◆ Supplied information:
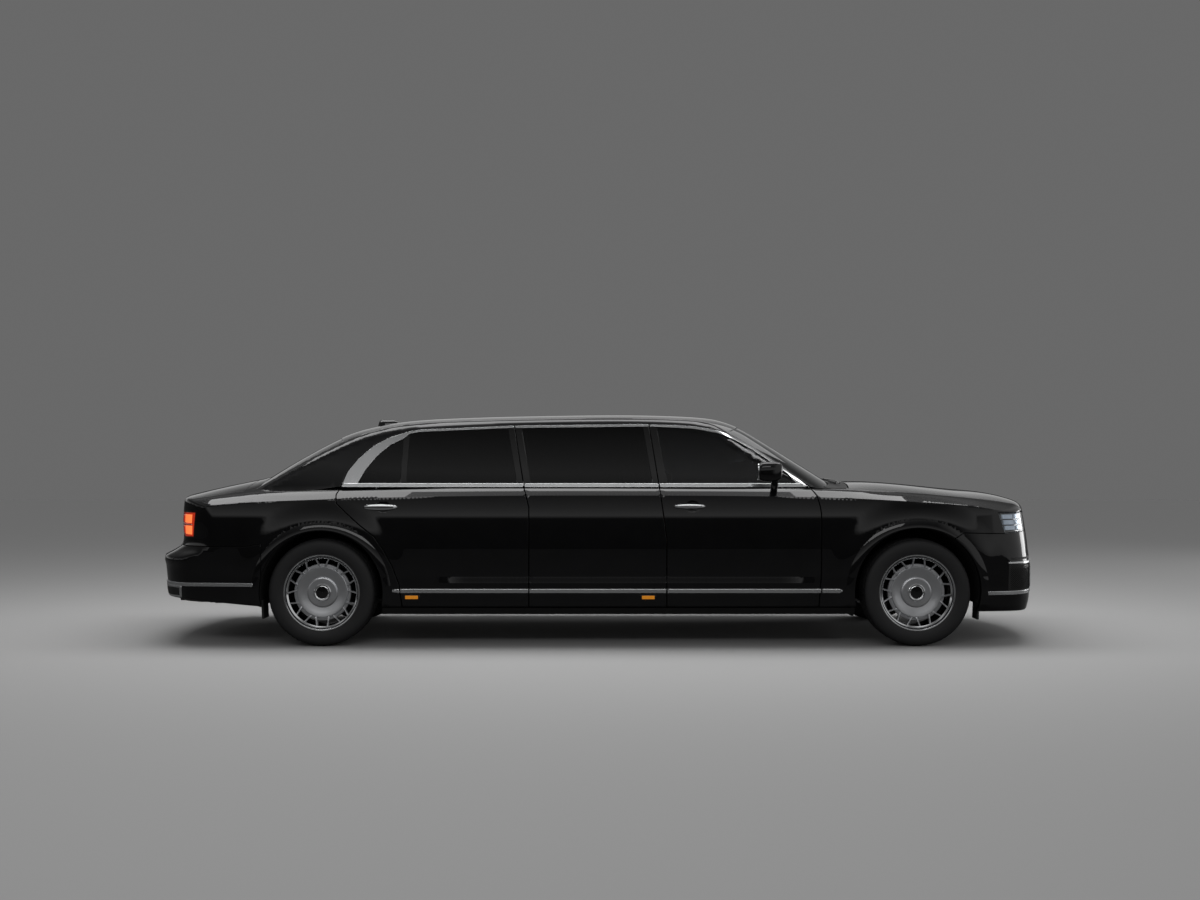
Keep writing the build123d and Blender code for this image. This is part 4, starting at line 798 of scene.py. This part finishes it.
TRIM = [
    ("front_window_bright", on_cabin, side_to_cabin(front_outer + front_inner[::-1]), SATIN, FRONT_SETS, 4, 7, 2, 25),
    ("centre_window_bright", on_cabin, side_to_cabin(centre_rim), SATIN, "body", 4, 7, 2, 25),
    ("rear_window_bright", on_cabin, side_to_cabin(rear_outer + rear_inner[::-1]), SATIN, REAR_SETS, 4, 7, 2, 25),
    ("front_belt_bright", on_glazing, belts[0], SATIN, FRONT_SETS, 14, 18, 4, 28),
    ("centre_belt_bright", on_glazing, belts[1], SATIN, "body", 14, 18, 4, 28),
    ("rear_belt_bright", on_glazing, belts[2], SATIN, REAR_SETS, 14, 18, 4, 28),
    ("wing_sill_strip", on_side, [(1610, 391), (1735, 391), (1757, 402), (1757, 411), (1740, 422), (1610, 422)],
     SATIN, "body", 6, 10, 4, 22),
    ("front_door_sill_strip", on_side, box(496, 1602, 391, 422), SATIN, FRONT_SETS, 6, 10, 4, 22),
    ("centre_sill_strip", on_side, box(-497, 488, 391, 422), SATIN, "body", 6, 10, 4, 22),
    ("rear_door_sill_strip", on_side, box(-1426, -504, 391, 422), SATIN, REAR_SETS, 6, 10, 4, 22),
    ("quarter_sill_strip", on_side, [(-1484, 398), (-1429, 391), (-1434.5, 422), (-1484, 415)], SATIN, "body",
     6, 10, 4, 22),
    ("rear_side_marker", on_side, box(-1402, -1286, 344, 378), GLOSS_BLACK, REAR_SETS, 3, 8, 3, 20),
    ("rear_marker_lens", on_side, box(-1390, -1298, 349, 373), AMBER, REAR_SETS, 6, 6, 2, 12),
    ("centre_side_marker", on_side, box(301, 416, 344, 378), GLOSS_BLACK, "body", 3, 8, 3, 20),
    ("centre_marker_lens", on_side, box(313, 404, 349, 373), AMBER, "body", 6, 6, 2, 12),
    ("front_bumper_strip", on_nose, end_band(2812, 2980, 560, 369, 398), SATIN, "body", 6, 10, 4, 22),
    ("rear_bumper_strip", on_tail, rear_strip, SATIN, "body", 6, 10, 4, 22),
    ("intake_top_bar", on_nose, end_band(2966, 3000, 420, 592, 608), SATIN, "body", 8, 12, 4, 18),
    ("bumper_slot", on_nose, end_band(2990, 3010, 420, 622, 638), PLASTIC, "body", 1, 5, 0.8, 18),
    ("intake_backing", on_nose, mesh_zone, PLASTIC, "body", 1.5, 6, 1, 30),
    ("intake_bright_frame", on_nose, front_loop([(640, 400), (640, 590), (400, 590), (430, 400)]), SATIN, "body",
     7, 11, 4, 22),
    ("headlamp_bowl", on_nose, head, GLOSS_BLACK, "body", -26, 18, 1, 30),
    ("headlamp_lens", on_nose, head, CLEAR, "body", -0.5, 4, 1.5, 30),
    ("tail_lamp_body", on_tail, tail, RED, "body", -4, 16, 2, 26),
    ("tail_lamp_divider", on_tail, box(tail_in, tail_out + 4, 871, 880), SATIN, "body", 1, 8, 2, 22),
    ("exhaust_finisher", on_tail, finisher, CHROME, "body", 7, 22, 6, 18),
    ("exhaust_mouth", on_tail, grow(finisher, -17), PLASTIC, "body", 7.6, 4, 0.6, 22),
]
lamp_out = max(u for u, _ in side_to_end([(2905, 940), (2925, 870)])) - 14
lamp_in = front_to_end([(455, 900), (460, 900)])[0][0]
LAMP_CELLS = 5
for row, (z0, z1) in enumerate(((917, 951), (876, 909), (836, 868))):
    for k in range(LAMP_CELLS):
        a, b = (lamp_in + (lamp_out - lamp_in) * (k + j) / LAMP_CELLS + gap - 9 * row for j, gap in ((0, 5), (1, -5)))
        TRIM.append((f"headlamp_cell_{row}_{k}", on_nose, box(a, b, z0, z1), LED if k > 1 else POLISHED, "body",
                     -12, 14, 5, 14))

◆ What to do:
All of the lines above must be returned exactly.

◆ The answer:
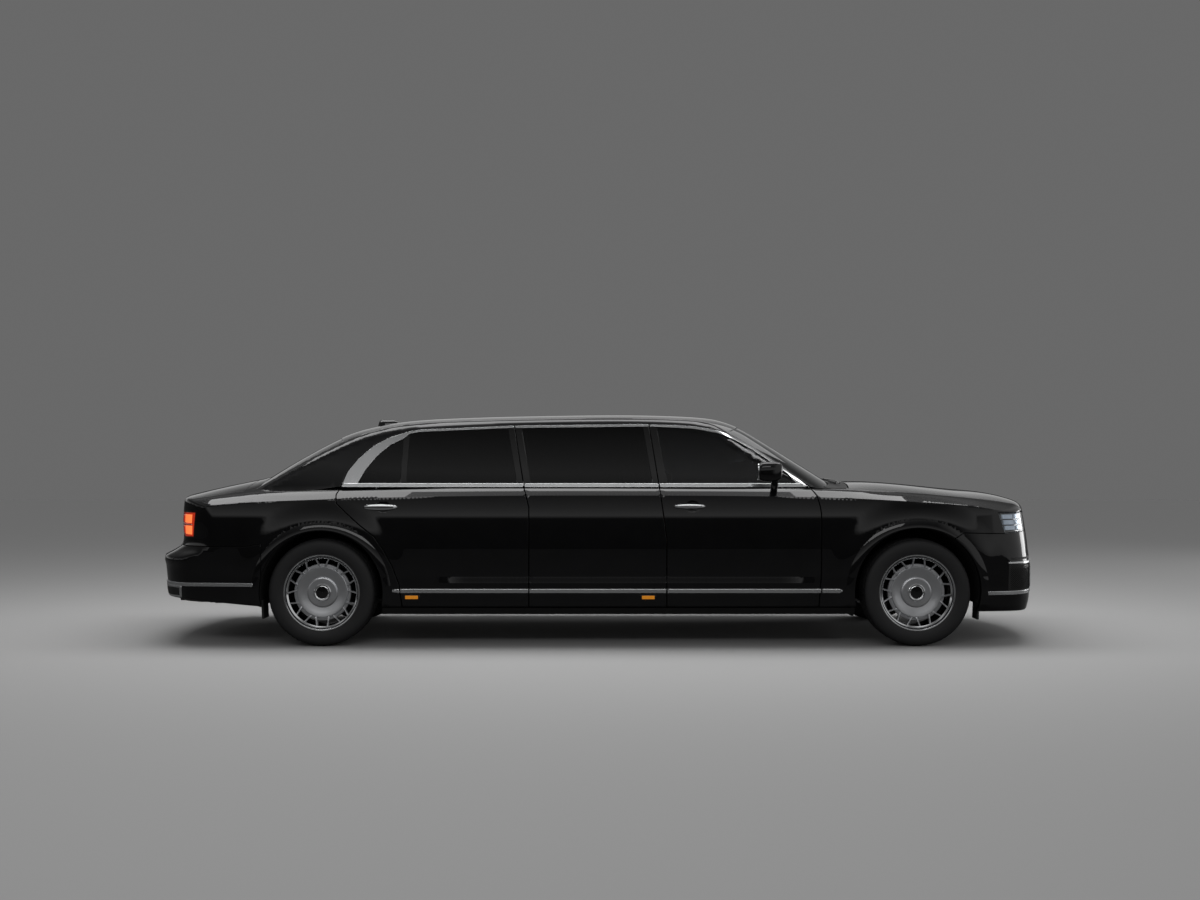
Keep writing the build123d and Blender code for this image. This is part 4, starting at line 798 of scene.py. This part finishes it.
TRIM = [
    ("front_window_bright", on_cabin, side_to_cabin(front_outer + front_inner[::-1]), SATIN, FRONT_SETS, 4, 7, 2, 25),
    ("centre_window_bright", on_cabin, side_to_cabin(centre_rim), SATIN, "body", 4, 7, 2, 25),
    ("rear_window_bright", on_cabin, side_to_cabin(rear_outer + rear_inner[::-1]), SATIN, REAR_SETS, 4, 7, 2, 25),
    ("front_belt_bright", on_glazing, belts[0], SATIN, FRONT_SETS, 14, 18, 4, 28),
    ("centre_belt_bright", on_glazing, belts[1], SATIN, "body", 14, 18, 4, 28),
    ("rear_belt_bright", on_glazing, belts[2], SATIN, REAR_SETS, 14, 18, 4, 28),
    ("wing_sill_strip", on_side, [(1610, 391), (1735, 391), (1757, 402), (1757, 411), (1740, 422), (1610, 422)],
     SATIN, "body", 6, 10, 4, 22),
    ("front_door_sill_strip", on_side, box(496, 1602, 391, 422), SATIN, FRONT_SETS, 6, 10, 4, 22),
    ("centre_sill_strip", on_side, box(-497, 488, 391, 422), SATIN, "body", 6, 10, 4, 22),
    ("rear_door_sill_strip", on_side, box(-1426, -504, 391, 422), SATIN, REAR_SETS, 6, 10, 4, 22),
    ("quarter_sill_strip", on_side, [(-1484, 398), (-1429, 391), (-1434.5, 422), (-1484, 415)], SATIN, "body",
     6, 10, 4, 22),
    ("rear_side_marker", on_side, box(-1402, -1286, 344, 378), GLOSS_BLACK, REAR_SETS, 3, 8, 3, 20),
    ("rear_marker_lens", on_side, box(-1390, -1298, 349, 373), AMBER, REAR_SETS, 6, 6, 2, 12),
    ("centre_side_marker", on_side, box(301, 416, 344, 378), GLOSS_BLACK, "body", 3, 8, 3, 20),
    ("centre_marker_lens", on_side, box(313, 404, 349, 373), AMBER, "body", 6, 6, 2, 12),
    ("front_bumper_strip", on_nose, end_band(2812, 2980, 560, 369, 398), SATIN, "body", 6, 10, 4, 22),
    ("rear_bumper_strip", on_tail, rear_strip, SATIN, "body", 6, 10, 4, 22),
    ("intake_top_bar", on_nose, end_band(2966, 3000, 420, 592, 608), SATIN, "body", 8, 12, 4, 18),
    ("bumper_slot", on_nose, end_band(2990, 3010, 420, 622, 638), PLASTIC, "body", 1, 5, 0.8, 18),
    ("intake_backing", on_nose, mesh_zone, PLASTIC, "body", 1.5, 6, 1, 30),
    ("intake_bright_frame", on_nose, front_loop([(640, 400), (640, 590), (400, 590), (430, 400)]), SATIN, "body",
     7, 11, 4, 22),
    ("headlamp_bowl", on_nose, head, GLOSS_BLACK, "body", -26, 18, 1, 30),
    ("headlamp_lens", on_nose, head, CLEAR, "body", -0.5, 4, 1.5, 30),
    ("tail_lamp_body", on_tail, tail, RED, "body", -4, 16, 2, 26),
    ("tail_lamp_divider", on_tail, box(tail_in, tail_out + 4, 871, 880), SATIN, "body", 1, 8, 2, 22),
    ("exhaust_finisher", on_tail, finisher, CHROME, "body", 7, 22, 6, 18),
    ("exhaust_mouth", on_tail, grow(finisher, -17), PLASTIC, "body", 7.6, 4, 0.6, 22),
]
lamp_out = max(u for u, _ in side_to_end([(2905, 940), (2925, 870)])) - 14
lamp_in = front_to_end([(455, 900), (460, 900)])[0][0]
LAMP_CELLS = 5
for row, (z0, z1) in enumerate(((917, 951), (876, 909), (836, 868))):
    for k in range(LAMP_CELLS):
        a, b = (lamp_in + (lamp_out - lamp_in) * (k + j) / LAMP_CELLS + gap - 9 * row for j, gap in ((0, 5), (1, -5)))
        TRIM.append((f"headlamp_cell_{row}_{k}", on_nose, box(a, b, z0, z1), LED if k > 1 else POLISHED, "body",
                     -12, 14, 5, 14))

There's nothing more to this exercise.